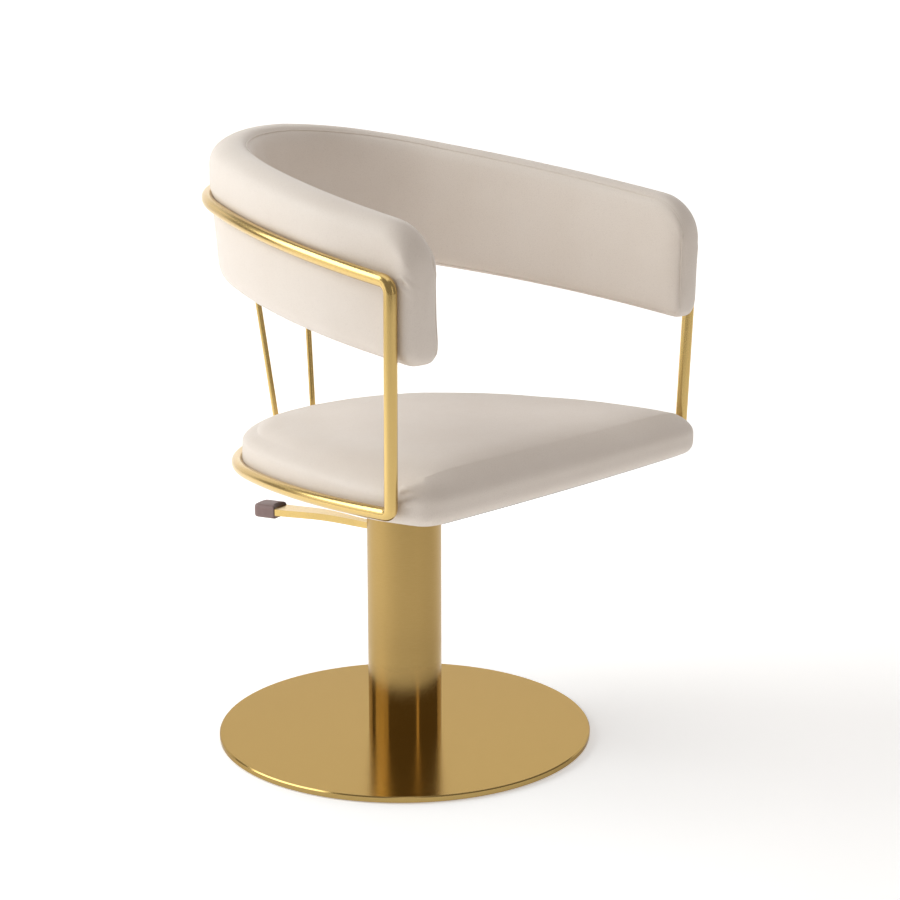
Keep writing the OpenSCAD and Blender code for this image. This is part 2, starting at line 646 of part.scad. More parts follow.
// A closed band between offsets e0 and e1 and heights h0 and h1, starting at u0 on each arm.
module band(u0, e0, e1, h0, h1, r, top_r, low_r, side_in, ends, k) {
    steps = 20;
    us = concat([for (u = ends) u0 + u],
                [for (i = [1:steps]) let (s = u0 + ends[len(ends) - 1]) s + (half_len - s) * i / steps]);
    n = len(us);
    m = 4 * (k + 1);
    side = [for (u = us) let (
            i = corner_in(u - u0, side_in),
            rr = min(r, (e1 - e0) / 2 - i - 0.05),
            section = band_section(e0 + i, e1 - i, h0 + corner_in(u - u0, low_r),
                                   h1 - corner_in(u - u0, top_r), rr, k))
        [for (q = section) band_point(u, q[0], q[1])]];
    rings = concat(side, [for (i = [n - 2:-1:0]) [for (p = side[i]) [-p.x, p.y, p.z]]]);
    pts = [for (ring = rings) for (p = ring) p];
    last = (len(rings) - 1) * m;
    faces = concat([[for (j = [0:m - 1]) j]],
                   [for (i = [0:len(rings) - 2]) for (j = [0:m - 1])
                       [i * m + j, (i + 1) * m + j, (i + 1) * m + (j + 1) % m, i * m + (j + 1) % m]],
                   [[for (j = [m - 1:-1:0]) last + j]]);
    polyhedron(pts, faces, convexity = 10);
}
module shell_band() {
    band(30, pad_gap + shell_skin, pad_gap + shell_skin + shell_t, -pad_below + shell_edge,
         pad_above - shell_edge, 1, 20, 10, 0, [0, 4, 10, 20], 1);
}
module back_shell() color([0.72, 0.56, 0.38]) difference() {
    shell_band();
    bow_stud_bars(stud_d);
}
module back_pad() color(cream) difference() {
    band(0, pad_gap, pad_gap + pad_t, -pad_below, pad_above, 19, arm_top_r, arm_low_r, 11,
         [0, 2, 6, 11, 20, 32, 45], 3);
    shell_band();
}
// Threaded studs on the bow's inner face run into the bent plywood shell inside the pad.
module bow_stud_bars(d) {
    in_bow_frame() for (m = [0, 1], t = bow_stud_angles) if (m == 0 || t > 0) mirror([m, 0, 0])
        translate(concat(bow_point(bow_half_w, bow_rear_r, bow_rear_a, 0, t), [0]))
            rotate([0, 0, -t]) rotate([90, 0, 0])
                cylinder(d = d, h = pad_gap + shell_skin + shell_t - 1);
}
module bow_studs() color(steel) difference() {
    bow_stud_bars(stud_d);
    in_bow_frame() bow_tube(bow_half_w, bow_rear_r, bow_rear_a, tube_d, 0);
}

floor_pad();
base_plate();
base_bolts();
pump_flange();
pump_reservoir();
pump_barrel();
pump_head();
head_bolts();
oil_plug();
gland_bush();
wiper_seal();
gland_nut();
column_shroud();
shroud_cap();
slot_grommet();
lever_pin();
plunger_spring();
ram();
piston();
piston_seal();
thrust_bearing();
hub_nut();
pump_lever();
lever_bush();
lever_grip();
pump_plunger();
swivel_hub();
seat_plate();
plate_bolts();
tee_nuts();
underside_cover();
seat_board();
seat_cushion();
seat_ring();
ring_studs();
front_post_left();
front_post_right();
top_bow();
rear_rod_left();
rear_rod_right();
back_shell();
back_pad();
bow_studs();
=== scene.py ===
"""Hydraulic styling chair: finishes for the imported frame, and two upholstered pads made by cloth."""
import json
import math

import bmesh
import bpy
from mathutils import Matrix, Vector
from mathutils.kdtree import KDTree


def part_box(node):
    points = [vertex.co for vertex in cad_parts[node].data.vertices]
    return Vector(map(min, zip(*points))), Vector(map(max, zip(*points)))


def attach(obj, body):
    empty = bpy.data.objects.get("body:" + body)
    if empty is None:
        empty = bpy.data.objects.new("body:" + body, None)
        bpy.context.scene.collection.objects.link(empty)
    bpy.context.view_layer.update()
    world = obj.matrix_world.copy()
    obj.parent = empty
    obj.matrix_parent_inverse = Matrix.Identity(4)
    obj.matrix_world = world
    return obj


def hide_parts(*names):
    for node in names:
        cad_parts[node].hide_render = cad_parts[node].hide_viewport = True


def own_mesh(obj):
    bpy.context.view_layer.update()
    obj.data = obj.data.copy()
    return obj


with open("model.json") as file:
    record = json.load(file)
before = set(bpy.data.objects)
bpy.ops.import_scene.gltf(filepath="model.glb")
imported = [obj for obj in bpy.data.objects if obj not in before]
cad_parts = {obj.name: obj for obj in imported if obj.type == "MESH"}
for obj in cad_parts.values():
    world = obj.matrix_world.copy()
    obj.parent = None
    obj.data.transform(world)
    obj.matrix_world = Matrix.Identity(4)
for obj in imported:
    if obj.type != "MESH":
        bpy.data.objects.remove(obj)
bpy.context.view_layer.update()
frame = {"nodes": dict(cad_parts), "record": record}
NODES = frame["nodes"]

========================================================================

## Task directions
Identify and copy the lines holding the word "objects".

## Solved problem
    empty = bpy.data.objects.get("body:" + body)
        empty = bpy.data.objects.new("body:" + body, None)
        bpy.context.scene.collection.objects.link(empty)
before = set(bpy.data.objects)
imported = [obj for obj in bpy.data.objects if obj not in before]
        bpy.data.objects.remove(obj)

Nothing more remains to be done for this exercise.